Age Low-RAD51-AS1 High-RAD51-AS1 P-value
<50 25 (38.5) 17 (26.6) 0.149
≥50 40 (61.5) 47 (73.4)
For the Variable Age the p-value
is 0.149
But when I calculated it gave a different value.
data <- data.frame(x= c(25, 40), y=c(17, 47))
chisq.test(data, correct = T)
Pearson's Chi-squared test with Yates' continuity
correction
data: data
X-squared = 1.5728, df = 1, p-value = 0.2098
It is not only with Age even the rest all variable data also gives different p-values compared with the p-values in the Research paper.
What could be the reason for this different p-values? Did I do anything wrong?
Thank you Kevin. I would also like to know Is it wrong calculation if
correct=TRUE
. At what times it should be TRUE?My background is not pure statistics - it's biology and computer science. That said, bioinformatics overlaps into statistics and many bioinformaticians understand much statistical methodologies, myself included.

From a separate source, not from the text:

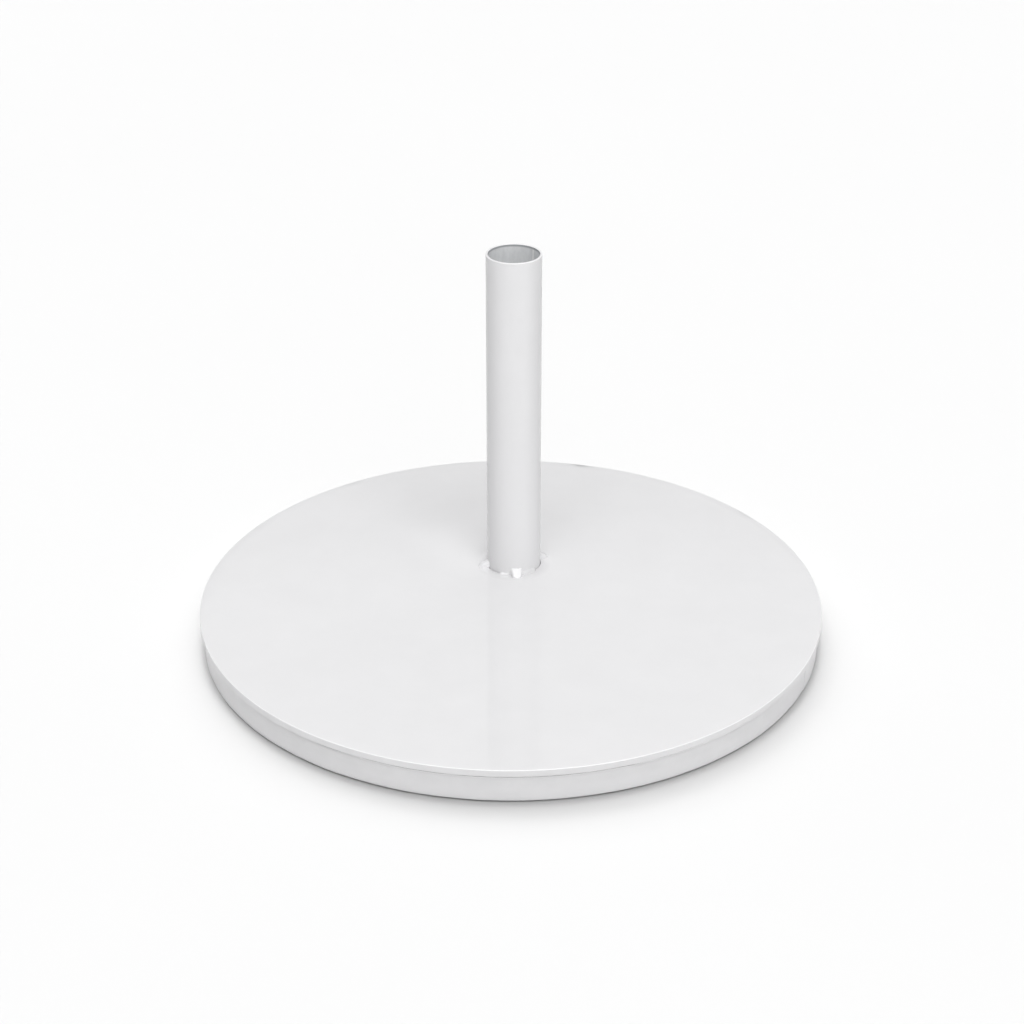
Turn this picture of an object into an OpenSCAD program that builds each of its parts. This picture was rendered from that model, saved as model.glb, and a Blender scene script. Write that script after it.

Whilst I cannot give a complete definition of continuity correction, I am aware that it is used for slightly similar reasons as performing P value adjustment in expression studies, that is, to prevent overestimation of the statistical significance. When we conduct Pearson Chi-squared test, the assumption is that the frequencies in our contingency table follow a binomial distribution, which is not often true. The continuity correction attempts to 'adjust' for this situation.
If you want to delve further into it, I suggest posting on StackExchange.